[We are starting a series of blogs simply intended to narrate life with/as the vulnerable in our neighborhood and community. This post is from Sylvia Broome who is a staff member with Church on the Street primarily serving with women.]

I’ve been doing Parish Walks for about three years so I am very familiar with our neighborhood.   A few weeks ago I saw four women who were new to the area.  They were standing with some men on Courtland Street who are known to be drug dealers.  Over the next several weeks I made sure that I spoke to them when I was out walking.  At first there was not much interaction between us, however after about a week of daily contact and light conversation, things became comfortable enough for me to invite them to coffee.  All four agreed and seemed very interested.  
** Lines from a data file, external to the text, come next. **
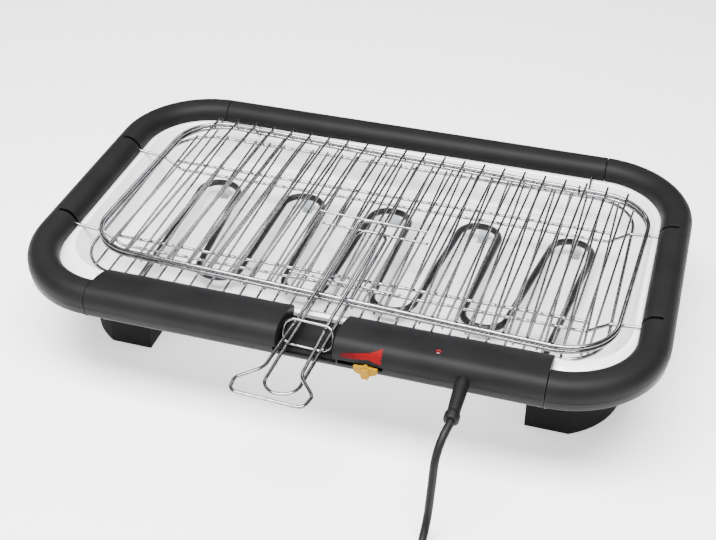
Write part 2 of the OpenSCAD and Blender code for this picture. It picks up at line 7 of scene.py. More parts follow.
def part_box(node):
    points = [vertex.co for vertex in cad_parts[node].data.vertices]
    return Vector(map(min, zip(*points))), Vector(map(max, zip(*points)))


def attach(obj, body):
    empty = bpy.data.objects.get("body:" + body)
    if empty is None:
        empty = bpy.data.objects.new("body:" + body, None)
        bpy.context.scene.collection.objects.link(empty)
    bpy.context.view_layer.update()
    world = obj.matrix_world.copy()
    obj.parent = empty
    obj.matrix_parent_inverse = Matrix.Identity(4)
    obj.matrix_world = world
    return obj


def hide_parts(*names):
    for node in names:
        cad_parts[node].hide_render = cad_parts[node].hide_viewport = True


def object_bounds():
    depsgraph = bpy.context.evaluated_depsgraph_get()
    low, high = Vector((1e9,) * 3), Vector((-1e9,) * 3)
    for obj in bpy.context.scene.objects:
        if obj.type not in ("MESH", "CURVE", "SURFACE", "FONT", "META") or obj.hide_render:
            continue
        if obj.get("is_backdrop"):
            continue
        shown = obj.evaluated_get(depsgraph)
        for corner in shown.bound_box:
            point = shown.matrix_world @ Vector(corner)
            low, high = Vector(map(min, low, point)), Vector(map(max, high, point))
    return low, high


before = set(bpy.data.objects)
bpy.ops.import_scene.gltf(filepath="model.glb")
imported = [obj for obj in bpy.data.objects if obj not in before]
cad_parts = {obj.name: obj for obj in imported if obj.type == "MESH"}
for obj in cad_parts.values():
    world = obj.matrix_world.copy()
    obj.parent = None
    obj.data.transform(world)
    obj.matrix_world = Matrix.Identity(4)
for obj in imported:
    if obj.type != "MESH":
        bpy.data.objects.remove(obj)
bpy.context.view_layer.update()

# ---- Camera: it stands in front of the grill, to the right, and looks down over the control cover.
camera = bpy.data.objects.new("camera", bpy.data.cameras.new("camera"))
bpy.context.collection.objects.link(camera)
camera.data.lens = 62.71
camera.data.sensor_width = 36.0
camera.data.sensor_fit = "HORIZONTAL"
camera.location = (0.2706, -0.8736, 0.7658)
camera.rotation_euler = (radians(90 - 36.85), 0, radians(16.97))
bpy.context.scene.camera = camera

# ---- Power cord: a 7 mm lead in an extruded rubber sheath. It leaves the front wall inside its
# relief, drops to the table and is wound into five turns, with its plug beside them.
# Sizes are in millimetres from the middle of the tube frame, at the height of its inner edge. That
# middle lies frame_back behind the origin and edge_z above the table.
shell_low, shell_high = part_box("end_shell_right")
dome_h = 12.8
frame_back = (shell_low[1] + shell_high[1]) * 500
edge_z = shell_high[2] * 1000 - dome_h
IN_FRAME = Matrix.Translation((0, frame_back / 1000, edge_z / 1000)) @ Matrix.Scale(0.001, 4)


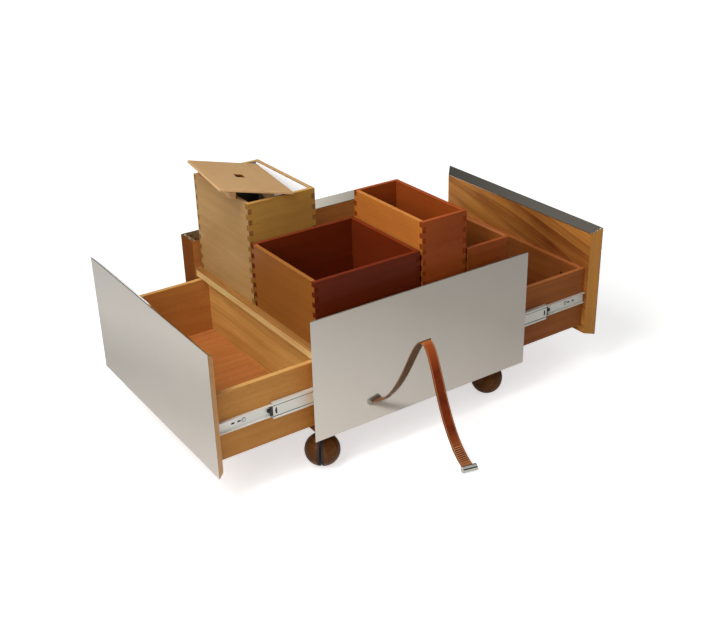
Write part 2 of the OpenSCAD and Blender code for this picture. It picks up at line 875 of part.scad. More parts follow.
module wide_walls() { color(red_wood) at_wide() box_walls(wide_w, box_d, wide_h); }
module wide_bottom() { color(red_wood) at_wide() box_bottom(wide_w, box_d); }
module tall_walls() { color(amber_wood) at_tall() box_walls(tall_w, box_d, tall_h); }
module tall_bottom() { color(amber_wood) at_tall() box_bottom(tall_w, box_d); }
module low_walls() { color(amber_wood) at_low() box_walls(low_w, box_d, low_h); }
module low_bottom() { color(amber_wood) at_low() box_bottom(low_w, box_d); }

front_panel();
front_skin();
back_panel();
back_skin();
deck_board();
deck_sheet();
deck_edges();
base_board();
divider();
cleats();
cabinet_screws();
slide_channels();
strap_tail();
strap_anchor();
caster_plates();
left_panel();
left_skin();
left_sides();
left_ends();
left_bottom();
left_runners();
left_latches();
left_screws();
right_panel();
right_skin();
right_sides();
right_ends();
right_bottom();
right_runners();
right_latches();
right_screws();
left_mid_slides();
left_ball_cages();
right_mid_slides();
right_ball_cages();
pull_strap();
strap_bar();
lined_walls();
lined_bottom();
steel_liner();
box_lid();
lid_battens();
wide_walls();
wide_bottom();
tall_walls();
tall_bottom();
low_walls();
low_bottom();
swivel_1();
ball_1();
tyres_1();
swivel_2();
ball_2();
tyres_2();
swivel_3();
ball_3();
tyres_3();
swivel_4();
ball_4();
tyres_4();
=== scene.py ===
# Low bar cart: steel-faced cabinet on ball casters, two side drawers, loose boxes and a pull strap
import math

import bpy
from mathutils import Matrix, Vector


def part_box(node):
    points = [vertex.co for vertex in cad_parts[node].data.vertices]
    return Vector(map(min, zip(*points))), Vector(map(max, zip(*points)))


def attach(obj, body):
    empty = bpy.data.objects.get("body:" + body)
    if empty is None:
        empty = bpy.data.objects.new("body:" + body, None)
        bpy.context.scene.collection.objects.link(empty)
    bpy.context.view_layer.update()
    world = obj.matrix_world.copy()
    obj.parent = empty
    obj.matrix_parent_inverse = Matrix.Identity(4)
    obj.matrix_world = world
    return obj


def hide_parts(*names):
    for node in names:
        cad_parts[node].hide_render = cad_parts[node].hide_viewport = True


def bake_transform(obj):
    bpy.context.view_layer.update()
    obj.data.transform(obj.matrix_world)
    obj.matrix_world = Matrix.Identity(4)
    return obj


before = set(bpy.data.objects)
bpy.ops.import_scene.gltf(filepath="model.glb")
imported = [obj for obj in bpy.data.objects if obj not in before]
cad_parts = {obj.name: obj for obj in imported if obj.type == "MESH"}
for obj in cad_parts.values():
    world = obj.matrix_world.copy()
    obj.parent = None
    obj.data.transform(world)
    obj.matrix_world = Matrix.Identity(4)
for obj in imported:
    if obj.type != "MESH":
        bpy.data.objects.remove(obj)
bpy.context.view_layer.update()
print("frame loaded,", len(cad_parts), "nodes")

mm = 0.001
# sizes are worked from the cabinet's front left bottom corner, in millimetres
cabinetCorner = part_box("front_skin")[0]


def place(x, y, z):
    return cabinetCorner + Vector((x, y, z)) * mm


def tone(red, green, blue):
    # a colour as a screen shows it, 0 to 255, made linear
    shares = [c / 255 for c in (red, green, blue)]
    return tuple(c / 12.92 if c < 0.04 else ((c + 0.055) / 1.055) ** 2.4 for c in shares) + (1.0,)


def tinted(colour, shares, most=1.0):
    # a colour with its red, green and blue each scaled
    return tuple(min(c * k, most) for c, k in zip(colour, shares)) + (1.0,)


# Modelling helpers
def clearPicks():
    if bpy.context.mode != "OBJECT":
        bpy.ops.object.mode_set(mode="OBJECT")
    bpy.ops.object.select_all(action="DESELECT")


def pick(*objs):
    clearPicks()
    for obj in objs:
        obj.select_set(True)
    bpy.context.view_layer.objects.active = objs[0]


def edit(obj, kind="FACE", everything=True):
    pick(obj)
    bpy.ops.object.mode_set(mode="EDIT")
    bpy.ops.mesh.select_mode(type=kind)
    bpy.ops.mesh.select_all(action="SELECT" if everything else "DESELECT")


def leaveEdit():
    bpy.ops.object.mode_set(mode="OBJECT")


def modify(obj, kind, **settings):
    pick(obj)
    modifier = obj.modifiers.new(kind.lower(), kind)
    for name, value in settings.items():
        setattr(modifier, name, value)
    bpy.ops.object.modifier_apply(modifier=modifier.name)


def smooth(obj, degrees=35):
    pick(obj)
    bpy.ops.object.shade_smooth_by_angle(angle=math.radians(degrees))


def roundEdges(obj, width, segments, degrees, **settings):
    modify(obj, "BEVEL", width=width * mm, segments=segments, limit_method="ANGLE",
           angle_limit=math.radians(degrees), **settings)


def soften(obj, width, segments=2):
    # rounds every sharp edge a little, width in millimetres, and keeps the broad faces' shading flat
    roundEdges(obj, width, segments, 40, use_clamp_overlap=True)
    smooth(obj)
    modify(obj, "WEIGHTED_NORMAL", mode="FACE_AREA", weight=100, keep_sharp=True)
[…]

A few days later I saw one of the women walking along Peachtree Street, several blocks from the shelter.  She and I spoke for a little while and she reminded me about the coffee date.  After we talked a while I told her that I would come by and pick them up the following Wednesday. 

That Wednesday I walked over by the shelter where they usually hang out and spoke with one of the women.  She was the only one of the four there.  She was friendly until I reminded her that I was there to take her and her friends to coffee.  She then became very evasive, asking where we were going.  I told her Starbucks or Krispy Kreme and that I would go get my car, pick them up and bring them back. 
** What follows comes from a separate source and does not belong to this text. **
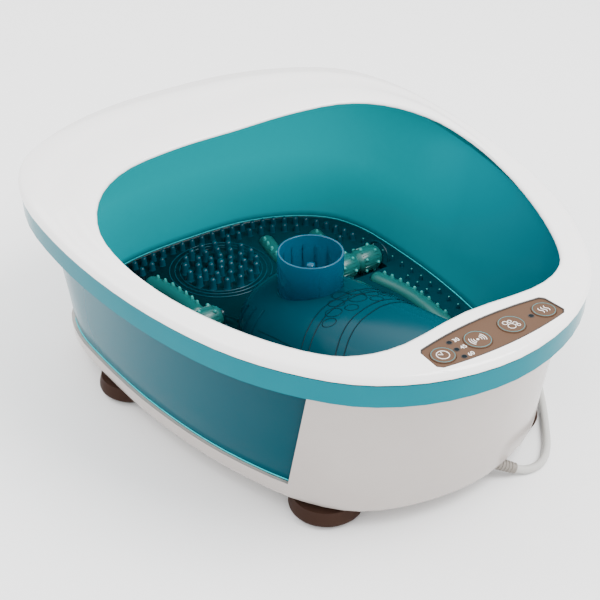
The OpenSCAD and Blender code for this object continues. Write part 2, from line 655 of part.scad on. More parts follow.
// Cord: the sleeve leaves the base's lower edge and points down to the table
cord_exit = [44, -178, 6];
gland_tip_r = cord_d / 2 + 1;
gland_r = gland_tip_r + 0.6;
gland_l = 26;
gland_turn = -27.7;
gland_tilt = 65;
coil_middle = [200, 60];
coil_r = 6 * cord_d;
coil_columns = 2;
coil_layers = 3;
coil_lift = 0.8;
tie_gap = 0.25;
cord_route = [[44, -178, 6], [50, -181, 3.9], [57, -182.7, 3.05], [64, -182.3, 3], [71, -179.6, 3],
    [78, -174.8, 3], [86, -167.5, 3], [95.5, -157, 3], [105, -146, 3], [115, -134, 3], [125, -121, 3],
    [136, -107, 3], [145, -91, 3], [151, -73, 3], [155, -52, 3], [158, -30, 3], [160, -5, 3],
    [161, 20, 3.2], [161, 34, 3.6]];
plug_route = [[161, 80, 9.8], [162, 90, 7.8], [164, 99, 6.4], [167, 108, 6.8], [170, 116, 8]];
plug_y = 116;
module gland_place() {
    translate(cord_exit) rotate([0, 0, gland_turn]) rotate([0, 180 - gland_tilt, 0])
        rotate([180, 0, 0]) children();
}
module cord_gland() color("gainsboro") gland_place() difference() {
    union() {
        cylinder(r1 = gland_tip_r, r2 = gland_r, h = gland_l - 6, $fn = 48);
        translate([0, 0, gland_l - 6]) cylinder(r = gland_r, h = 6, $fn = 48);
    }
    translate([0, 0, 4]) cylinder(r = cord_d / 2, h = gland_l, $fn = 48);
}
function along(p, i) = let (a = p[max(0, i - 1)], b = p[min(len(p) - 1, i + 1)]) (b - a) / norm(b - a);
module tube(p, sides = 10) {
    rings = [for (i = [0:len(p) - 1])
        let (t = along(p, i), u = [t[1], -t[0], 0] / norm([t[0], t[1]]), v = cross(t, u))
        [for (j = [0:sides - 1])
            let (a = 360 * (j + 0.5) / sides) p[i] + cord_d / 2 * (cos(a) * u - sin(a) * v)]];
    loft(rings);
}
module cord() color("gainsboro") {
    tube(cord_route);
    tube(plug_route);
}
module cord_coil() color("gainsboro") translate([coil_middle[0], coil_middle[1], coil_lift])
    rotate_extrude($fn = 96) translate([coil_r - coil_columns * cord_d / 2, 0])
        square([coil_columns * cord_d, coil_layers * cord_d]);
module cord_tie() color("black") translate([coil_middle[0] + coil_r, coil_middle[1], coil_lift]) difference() {
    translate([-coil_columns * cord_d / 2 - 1.2, -3, -coil_lift])
        cube([coil_columns * cord_d + 2.4, 6, coil_layers * cord_d + 2 * coil_lift]);
    translate([-coil_columns * cord_d / 2 - tie_gap, -4, 0])
        cube([coil_columns * cord_d + tie_gap, 8, coil_layers * cord_d]);
}
module plug() color("gainsboro") translate([170, plug_y, 8]) {
    rotate([-90, 0, 0]) cylinder(r1 = cord_d / 2 + 0.6, r2 = 6, h = 20, $fn = 48);
    translate([-13, 20, -7]) cube([26, 30, 14]);
    for (x = [-9.5, 9.5]) translate([x, 50, 0]) rotate([-90, 0, 0]) cylinder(r = 2, h = 19, $fn = 32);
}

base_shell();
tub();
top_rim();
rim_seal();
arch_cover();
tool_cup();
control_panel();
circuit_board();
panel_button(0);  // timer_button
panel_button(1);  // massage_button
panel_button(2);  // bubble_button
panel_button(3);  // heat_button
led(0);  // timer_led_30
led(1);  // timer_led_45
led(2);  // timer_led_60
led(3);  // heat_led
roller_names = ["heel_left", "heel_right", "toe_left", "toe_right"];
for (k = [0:3]) roller(k);
for (k = [0:3]) axle(k);
for (k = [0:3]) tray(k);
strip_names = ["heel_inner_left", "heel_inner_right", "heel_outer_left", "heel_outer_right",
    "toe_inner_left", "toe_inner_right", "toe_outer_left", "toe_outer_right"];
for (k = [0:7]) strip(k);
nub_cluster();
edge_nubs();
foot_names = ["front_left", "front_right", "back_left", "back_right"];
for (k = [0:3]) foot(k);
foot_pads();
base_screws();
pump_housing();
pump_motor();
pump_impeller();
air_manifold();
vibration_motor();
motor_clamp();
eccentric_weight();
heater_plate();
thermal_cutout();
cord_gland();
cord();
cord_coil();
cord_tie();
plug();
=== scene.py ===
# %% [markdown]
# # A foot spa basin
# A foot spa is a tub of clear coloured plastic in a white base. Its floor carries rollers, bubble strips and
# rubbery nubs, an arch runs between the feet, and a panel of buttons sits in the rim. The exact parts come
# in as a fixed frame, in metres. Each step below either gives such a part its finish, or models a finer
# piece that stands for it.

# %% Load the frame
import json
import math

import bpy
from mathutils import Matrix, Vector
from mathutils.bvhtree import BVHTree

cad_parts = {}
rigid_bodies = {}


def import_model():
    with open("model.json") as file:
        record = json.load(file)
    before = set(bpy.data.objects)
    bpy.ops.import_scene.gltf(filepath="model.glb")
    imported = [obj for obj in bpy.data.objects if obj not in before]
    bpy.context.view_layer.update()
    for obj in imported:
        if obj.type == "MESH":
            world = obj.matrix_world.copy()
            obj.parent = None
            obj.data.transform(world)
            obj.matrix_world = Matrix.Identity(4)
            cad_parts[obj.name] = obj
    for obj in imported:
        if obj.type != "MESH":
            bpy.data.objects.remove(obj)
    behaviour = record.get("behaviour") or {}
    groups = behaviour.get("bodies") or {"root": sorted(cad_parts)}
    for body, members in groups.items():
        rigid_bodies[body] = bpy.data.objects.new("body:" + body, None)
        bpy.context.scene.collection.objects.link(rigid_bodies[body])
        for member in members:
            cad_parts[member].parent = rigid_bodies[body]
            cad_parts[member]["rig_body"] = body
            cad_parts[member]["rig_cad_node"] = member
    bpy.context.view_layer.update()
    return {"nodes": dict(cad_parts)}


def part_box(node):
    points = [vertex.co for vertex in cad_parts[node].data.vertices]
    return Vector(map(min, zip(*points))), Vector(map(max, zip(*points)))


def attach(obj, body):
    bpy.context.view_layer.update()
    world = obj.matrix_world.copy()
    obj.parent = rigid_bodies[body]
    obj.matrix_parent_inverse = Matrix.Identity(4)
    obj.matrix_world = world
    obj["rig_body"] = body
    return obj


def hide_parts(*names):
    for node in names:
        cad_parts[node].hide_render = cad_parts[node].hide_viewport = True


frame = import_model()
nodes = frame["nodes"]
mm = 0.001
body = "basin"

# %% [markdown]
# ## Camera
# The camera comes first, because the cord has to be judged from it. It looks down on the basin from the
# control panel's left. A long lens keeps the near and far edges in the proportion they have from one step
# away. It is turned a little past the basin, which puts the basin left of the middle of the frame.

# %% Camera
azimuth = math.radians(-37.03)
elevation = math.radians(33.39)
camera_place = Vector((-0.4625, -0.6272, 0.5815))
focal_mm, sensor_mm = 74.7, 36
sideways = -0.01998
back = Vector((math.sin(azimuth) * math.cos(elevation), -math.cos(azimuth) * math.cos(elevation),
               math.sin(elevation)))
right = Vector((math.cos(azimuth), math.sin(azimuth), 0))
look = sideways * right - back
camera_data = bpy.data.cameras.new("camera")
camera_data.lens = focal_mm
camera_data.sensor_width = sensor_mm
camera = bpy.data.objects.new("camera", camera_data)
camera.location = camera_place
camera.rotation_euler = look.to_track_quat("-Z", "Y").to_euler()
bpy.context.scene.collection.objects.link(camera)
bpy.context.scene.camera = camera
print("camera", [round(v, 3) for v in camera_place])

# %% [markdown]
# ## Cord
# The mains cord is one length of 6 mm flex. A tube swept along a curve is the natural way to make it: the
# curve is the route, and the bevel is the thickness. It leaves the sleeve under the base, drops to the
# table, swings out past the front foot and along the basin's side, and is wound there into a coil of six
# turns. The turns lie in two columns and three layers, each next to the one before, so the loop steps
# from place to place.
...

She kept looking at the drug dealers standing nearby and after a few seconds she told me that she would have to “think about it”.  Her demeanor was completely different than a few days before.  She appeared nervous and downcast.  

After overhearing our conversation, a woman I’ve known for a long time walked up and wanted to know where we were going.  The woman shouted at her to mind her own business and they began to argue.  I excused myself and walked away.
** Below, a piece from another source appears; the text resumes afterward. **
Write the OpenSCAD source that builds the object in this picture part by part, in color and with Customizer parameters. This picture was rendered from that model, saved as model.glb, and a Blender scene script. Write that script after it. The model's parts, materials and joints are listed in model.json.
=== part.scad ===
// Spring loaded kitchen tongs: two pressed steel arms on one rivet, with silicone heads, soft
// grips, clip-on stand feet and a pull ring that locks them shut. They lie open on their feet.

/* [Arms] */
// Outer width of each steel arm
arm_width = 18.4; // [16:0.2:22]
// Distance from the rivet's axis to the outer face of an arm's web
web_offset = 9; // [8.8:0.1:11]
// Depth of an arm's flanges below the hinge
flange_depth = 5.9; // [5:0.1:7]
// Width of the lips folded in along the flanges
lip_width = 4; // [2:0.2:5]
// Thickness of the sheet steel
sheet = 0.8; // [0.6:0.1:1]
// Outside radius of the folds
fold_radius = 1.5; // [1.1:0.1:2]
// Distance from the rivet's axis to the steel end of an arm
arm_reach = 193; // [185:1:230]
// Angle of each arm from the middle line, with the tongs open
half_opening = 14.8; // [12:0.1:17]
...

The next day I made a point to walk up to the shelter where I saw the woman again.  I came up to her and told her that I was sorry that things hadn’t worked out.  I thought I could ease the tension by emphasizing that maybe she hadn’t felt comfortable with the thought of riding in my car, so if she still wanted to go for coffee we could walk.  She told me she would think about it and let me know.  She had her head down and didn’t make eye contact.  There were about 8 men standing with her.  Though they didn’t say anything I knew I wasn’t welcome there.

 On Monday I again saw the woman on Courtland Street.  The same men were there as well as another man that is a well known pimp, whom I have gotten to know a bit over a year and a half.   He does not usually hang out in that area and was not as friendly as he had been in the past.  The woman who reminded me about the coffee was there and was very friendly.  The other woman was withdrawn.

I continue to walk the neighborhood.  The ladies have become more conversational but there is still a distance between us.  This is not unusual, so I’ll keep trying to establish a relationship with these women. Hopefully they will learn to trust me over time.